**WHAT NEEDS TO BE DONE**: Read the records and gather each line that includes "script".

**LISTED RECORDS**:
——————————
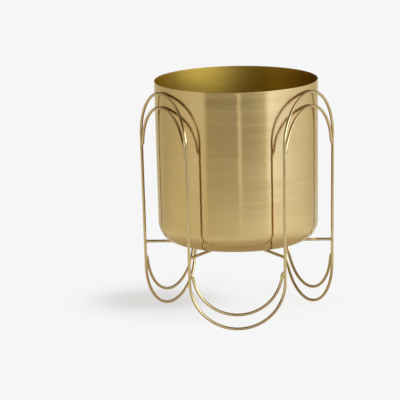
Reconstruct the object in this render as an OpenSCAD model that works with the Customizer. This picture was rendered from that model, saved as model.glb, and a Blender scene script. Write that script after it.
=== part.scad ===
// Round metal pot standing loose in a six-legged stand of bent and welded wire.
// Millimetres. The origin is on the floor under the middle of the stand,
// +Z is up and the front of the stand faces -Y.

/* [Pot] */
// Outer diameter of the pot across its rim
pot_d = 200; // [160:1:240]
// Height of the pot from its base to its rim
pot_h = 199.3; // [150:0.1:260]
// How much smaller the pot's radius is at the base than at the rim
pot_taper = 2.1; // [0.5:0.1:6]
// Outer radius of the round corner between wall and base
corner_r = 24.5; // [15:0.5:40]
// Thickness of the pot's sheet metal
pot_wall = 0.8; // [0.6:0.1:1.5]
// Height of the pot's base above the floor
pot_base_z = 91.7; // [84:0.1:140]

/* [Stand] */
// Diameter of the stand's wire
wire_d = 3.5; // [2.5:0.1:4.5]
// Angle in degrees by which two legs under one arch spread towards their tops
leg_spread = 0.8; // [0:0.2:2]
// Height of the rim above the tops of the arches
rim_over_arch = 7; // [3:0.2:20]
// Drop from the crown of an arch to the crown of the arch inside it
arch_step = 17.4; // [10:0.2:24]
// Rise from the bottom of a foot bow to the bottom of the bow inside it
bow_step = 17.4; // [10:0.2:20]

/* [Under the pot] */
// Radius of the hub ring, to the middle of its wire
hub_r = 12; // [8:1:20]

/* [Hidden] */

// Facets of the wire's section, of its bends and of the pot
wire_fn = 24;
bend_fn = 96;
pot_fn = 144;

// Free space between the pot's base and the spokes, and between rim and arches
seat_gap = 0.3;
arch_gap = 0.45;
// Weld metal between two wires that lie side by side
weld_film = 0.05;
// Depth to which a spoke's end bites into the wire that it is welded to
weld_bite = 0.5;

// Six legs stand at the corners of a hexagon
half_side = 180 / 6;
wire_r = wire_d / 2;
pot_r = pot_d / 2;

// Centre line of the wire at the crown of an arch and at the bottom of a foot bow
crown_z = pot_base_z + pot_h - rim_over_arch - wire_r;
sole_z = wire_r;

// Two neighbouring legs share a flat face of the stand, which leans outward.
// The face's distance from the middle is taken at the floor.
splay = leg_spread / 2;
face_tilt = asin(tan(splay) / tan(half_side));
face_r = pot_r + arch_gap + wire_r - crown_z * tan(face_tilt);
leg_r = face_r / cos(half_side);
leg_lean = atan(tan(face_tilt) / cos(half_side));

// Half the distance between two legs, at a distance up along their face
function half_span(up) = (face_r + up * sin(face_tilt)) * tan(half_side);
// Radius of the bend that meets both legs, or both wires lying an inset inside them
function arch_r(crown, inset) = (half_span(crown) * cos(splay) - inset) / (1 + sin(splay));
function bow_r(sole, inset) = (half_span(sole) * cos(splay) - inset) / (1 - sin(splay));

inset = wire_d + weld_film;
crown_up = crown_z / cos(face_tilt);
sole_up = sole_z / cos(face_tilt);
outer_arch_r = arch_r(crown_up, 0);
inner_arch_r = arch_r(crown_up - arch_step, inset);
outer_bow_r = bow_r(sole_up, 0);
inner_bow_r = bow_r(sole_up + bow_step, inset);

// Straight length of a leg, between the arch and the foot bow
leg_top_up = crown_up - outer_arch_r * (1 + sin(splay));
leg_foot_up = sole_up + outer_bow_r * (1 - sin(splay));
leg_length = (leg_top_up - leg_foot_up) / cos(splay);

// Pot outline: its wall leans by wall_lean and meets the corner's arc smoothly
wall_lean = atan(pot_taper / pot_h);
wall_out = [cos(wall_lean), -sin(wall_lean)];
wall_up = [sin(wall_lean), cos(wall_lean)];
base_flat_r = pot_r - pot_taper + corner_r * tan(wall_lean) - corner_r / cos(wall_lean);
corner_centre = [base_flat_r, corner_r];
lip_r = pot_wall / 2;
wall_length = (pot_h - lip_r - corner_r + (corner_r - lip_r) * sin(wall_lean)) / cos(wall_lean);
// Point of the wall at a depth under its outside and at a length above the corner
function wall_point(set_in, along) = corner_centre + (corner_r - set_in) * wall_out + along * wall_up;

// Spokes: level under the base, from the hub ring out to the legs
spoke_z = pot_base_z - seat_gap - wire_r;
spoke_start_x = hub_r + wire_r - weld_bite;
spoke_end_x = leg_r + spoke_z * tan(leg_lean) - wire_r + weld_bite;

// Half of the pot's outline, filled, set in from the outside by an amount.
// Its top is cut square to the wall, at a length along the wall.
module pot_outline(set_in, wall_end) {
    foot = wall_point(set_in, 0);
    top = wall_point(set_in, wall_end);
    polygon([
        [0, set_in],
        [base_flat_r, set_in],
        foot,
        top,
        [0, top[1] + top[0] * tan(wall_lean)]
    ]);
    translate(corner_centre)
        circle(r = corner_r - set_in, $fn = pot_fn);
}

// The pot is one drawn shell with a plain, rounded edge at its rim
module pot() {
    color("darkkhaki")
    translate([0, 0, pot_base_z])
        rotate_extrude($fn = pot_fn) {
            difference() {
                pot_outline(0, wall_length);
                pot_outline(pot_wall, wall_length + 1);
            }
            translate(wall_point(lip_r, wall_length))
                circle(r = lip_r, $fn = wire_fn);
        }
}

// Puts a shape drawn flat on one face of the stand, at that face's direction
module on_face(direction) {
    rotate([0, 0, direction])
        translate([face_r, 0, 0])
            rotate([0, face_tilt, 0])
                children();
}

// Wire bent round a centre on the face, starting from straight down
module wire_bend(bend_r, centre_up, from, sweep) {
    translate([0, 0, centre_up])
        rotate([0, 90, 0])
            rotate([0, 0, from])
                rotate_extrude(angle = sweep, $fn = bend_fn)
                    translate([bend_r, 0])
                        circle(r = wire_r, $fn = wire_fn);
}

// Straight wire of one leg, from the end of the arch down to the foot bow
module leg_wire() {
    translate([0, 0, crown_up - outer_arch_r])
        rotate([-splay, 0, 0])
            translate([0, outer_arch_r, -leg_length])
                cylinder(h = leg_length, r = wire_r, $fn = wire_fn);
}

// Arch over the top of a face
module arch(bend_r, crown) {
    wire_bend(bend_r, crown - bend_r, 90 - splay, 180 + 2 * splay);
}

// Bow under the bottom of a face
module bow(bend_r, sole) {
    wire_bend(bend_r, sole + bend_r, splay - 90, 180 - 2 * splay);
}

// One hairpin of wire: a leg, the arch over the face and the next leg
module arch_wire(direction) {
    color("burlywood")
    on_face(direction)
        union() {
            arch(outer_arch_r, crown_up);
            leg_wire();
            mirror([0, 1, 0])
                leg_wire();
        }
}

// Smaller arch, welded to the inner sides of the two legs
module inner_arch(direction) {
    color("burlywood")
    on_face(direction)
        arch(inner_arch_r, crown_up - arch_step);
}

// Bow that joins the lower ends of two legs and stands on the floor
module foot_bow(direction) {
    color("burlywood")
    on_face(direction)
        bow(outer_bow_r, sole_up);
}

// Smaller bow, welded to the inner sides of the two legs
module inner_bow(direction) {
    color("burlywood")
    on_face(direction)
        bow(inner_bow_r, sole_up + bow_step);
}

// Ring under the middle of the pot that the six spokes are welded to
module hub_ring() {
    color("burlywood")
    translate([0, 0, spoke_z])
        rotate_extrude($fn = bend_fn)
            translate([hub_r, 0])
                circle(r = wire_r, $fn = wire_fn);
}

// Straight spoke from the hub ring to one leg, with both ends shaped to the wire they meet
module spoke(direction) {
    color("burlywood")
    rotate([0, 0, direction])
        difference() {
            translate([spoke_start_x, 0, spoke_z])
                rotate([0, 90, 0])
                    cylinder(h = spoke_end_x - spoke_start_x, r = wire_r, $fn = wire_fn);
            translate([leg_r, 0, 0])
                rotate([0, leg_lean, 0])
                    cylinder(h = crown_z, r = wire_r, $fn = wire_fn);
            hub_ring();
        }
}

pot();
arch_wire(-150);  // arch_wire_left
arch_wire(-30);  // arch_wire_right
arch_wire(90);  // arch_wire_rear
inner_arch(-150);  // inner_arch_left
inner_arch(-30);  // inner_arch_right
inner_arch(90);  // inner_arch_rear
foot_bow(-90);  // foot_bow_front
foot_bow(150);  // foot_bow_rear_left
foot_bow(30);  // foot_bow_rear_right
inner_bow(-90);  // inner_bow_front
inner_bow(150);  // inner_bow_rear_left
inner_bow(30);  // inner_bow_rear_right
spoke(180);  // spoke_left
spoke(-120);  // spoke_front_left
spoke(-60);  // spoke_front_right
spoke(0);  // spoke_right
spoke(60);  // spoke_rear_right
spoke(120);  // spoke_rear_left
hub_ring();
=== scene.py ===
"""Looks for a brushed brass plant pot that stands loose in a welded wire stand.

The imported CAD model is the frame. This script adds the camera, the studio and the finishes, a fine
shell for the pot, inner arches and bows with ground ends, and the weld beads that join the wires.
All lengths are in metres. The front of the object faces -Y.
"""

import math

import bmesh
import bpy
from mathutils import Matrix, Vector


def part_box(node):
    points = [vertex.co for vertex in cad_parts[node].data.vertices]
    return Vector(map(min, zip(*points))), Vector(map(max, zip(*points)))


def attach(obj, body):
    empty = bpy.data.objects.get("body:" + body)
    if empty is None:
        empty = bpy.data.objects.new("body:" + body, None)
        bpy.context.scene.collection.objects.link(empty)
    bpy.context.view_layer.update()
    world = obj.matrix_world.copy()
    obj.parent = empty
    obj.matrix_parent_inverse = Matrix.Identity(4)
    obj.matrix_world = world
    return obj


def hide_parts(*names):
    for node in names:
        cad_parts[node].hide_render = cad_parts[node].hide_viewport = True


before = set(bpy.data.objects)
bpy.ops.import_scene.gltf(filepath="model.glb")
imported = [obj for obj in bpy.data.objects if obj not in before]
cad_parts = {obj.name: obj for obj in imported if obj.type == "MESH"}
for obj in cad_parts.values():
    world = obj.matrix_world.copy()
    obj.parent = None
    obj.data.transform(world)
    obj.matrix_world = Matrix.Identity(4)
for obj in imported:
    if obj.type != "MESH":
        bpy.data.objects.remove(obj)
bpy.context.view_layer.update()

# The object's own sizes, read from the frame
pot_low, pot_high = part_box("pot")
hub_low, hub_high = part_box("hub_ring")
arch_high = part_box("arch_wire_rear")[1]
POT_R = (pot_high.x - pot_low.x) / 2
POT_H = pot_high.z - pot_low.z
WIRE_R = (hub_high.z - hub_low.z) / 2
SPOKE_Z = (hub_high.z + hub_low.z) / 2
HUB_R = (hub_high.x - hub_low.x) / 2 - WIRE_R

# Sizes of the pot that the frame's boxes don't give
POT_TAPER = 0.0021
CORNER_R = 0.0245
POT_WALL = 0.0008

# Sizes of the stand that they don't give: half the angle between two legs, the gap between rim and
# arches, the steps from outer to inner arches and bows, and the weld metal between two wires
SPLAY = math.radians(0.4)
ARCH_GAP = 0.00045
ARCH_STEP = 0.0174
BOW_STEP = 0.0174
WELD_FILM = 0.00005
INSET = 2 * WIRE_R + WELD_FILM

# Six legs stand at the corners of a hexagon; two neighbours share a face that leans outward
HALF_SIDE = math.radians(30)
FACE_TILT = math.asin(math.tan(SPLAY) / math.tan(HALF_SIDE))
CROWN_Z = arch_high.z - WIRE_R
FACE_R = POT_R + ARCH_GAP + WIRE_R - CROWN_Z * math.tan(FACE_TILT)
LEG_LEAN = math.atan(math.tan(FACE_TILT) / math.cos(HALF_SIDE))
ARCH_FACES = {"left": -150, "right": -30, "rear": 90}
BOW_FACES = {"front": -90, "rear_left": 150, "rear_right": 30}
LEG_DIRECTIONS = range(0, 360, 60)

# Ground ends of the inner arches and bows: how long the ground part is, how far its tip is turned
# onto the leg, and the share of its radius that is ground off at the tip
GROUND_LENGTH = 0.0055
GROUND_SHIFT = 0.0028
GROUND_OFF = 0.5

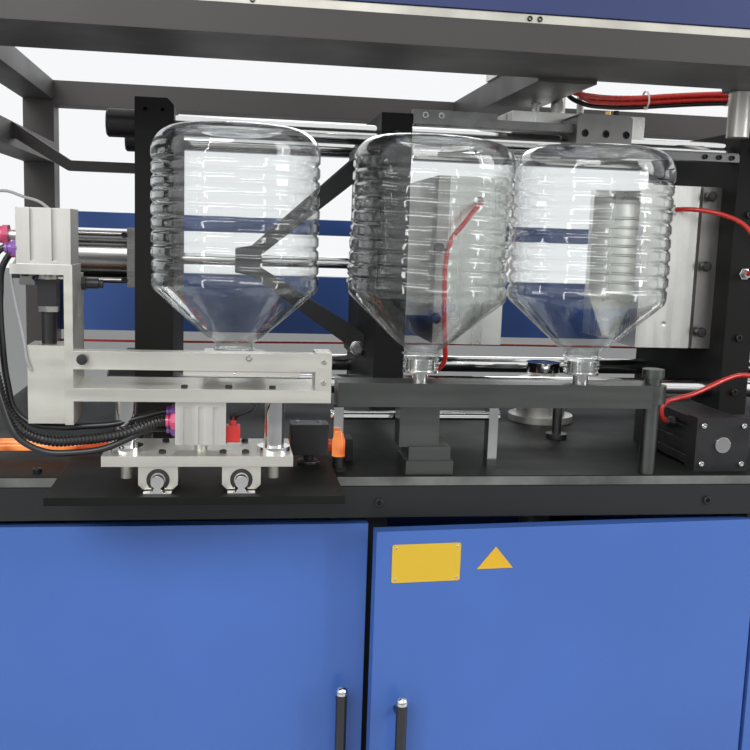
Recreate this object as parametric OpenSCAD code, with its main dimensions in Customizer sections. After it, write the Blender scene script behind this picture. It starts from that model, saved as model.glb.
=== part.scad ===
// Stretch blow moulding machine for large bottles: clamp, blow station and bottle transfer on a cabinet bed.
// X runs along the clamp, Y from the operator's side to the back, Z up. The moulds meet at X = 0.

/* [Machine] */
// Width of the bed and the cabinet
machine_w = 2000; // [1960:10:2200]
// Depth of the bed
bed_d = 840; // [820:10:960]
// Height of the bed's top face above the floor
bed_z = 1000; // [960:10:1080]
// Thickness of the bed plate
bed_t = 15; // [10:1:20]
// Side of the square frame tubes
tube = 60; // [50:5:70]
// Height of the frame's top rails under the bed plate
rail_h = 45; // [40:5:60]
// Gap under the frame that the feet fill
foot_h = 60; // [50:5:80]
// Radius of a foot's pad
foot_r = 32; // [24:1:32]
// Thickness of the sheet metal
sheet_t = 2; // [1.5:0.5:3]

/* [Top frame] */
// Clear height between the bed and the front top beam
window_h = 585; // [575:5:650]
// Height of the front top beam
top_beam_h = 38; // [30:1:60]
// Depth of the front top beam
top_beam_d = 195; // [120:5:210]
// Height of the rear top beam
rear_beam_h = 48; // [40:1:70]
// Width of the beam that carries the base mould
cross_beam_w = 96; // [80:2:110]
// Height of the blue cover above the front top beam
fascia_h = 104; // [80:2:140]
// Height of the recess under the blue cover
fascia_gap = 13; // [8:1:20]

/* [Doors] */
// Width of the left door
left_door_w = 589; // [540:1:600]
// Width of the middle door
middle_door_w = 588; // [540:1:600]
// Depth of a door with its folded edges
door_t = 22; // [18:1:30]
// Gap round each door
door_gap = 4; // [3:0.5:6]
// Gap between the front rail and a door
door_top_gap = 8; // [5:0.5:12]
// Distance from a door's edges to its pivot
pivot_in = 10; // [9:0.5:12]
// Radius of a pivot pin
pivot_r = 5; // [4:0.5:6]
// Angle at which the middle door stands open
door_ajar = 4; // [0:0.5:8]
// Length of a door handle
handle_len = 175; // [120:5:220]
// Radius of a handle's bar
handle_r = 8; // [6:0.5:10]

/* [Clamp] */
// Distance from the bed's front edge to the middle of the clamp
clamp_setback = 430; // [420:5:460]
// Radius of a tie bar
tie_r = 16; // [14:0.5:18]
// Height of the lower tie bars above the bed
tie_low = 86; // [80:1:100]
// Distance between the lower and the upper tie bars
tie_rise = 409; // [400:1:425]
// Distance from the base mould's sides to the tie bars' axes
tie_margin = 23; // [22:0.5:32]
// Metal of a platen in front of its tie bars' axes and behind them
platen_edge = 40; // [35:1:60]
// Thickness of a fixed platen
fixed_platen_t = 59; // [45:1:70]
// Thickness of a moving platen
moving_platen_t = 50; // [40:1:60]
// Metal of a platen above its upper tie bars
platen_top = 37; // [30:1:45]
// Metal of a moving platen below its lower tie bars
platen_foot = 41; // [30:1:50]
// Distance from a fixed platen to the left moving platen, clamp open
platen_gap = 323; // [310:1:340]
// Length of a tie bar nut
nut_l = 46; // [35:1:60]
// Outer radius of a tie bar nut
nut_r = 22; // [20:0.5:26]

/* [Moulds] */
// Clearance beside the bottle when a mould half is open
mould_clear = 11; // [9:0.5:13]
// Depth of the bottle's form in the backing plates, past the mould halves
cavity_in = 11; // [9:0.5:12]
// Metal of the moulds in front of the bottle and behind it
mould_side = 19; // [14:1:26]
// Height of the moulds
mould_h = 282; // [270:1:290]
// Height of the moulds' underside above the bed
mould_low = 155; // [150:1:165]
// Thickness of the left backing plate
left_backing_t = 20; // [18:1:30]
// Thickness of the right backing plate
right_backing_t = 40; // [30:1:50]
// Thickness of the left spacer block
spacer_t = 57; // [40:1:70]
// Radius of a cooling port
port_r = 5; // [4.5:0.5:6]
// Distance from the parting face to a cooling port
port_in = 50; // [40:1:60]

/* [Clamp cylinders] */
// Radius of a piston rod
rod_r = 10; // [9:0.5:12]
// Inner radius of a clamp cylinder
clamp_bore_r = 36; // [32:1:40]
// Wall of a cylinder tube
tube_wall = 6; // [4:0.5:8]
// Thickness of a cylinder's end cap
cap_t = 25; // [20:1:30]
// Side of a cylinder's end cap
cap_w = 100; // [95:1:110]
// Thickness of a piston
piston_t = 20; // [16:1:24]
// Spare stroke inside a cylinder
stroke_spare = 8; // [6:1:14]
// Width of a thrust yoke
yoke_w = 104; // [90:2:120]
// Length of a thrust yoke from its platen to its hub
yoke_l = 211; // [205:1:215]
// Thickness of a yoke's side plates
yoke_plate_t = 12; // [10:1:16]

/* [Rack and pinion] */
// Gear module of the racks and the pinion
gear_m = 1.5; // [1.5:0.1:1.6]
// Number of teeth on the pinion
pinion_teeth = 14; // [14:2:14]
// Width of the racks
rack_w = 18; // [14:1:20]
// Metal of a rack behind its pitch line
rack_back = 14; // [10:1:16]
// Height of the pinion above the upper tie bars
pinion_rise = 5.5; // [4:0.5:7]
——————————
**TASK ANSWER**:
Reconstruct the object in this render as an OpenSCAD model that works with the Customizer. This picture was rendered from that model, saved as model.glb, and a Blender scene script. Write that script after it.
The imported CAD model is the frame. This script adds the camera, the studio and the finishes, a fine
Recreate this object as parametric OpenSCAD code, with its main dimensions in Customizer sections. After it, write the Blender scene script behind this picture. It starts from that model, saved as model.glb.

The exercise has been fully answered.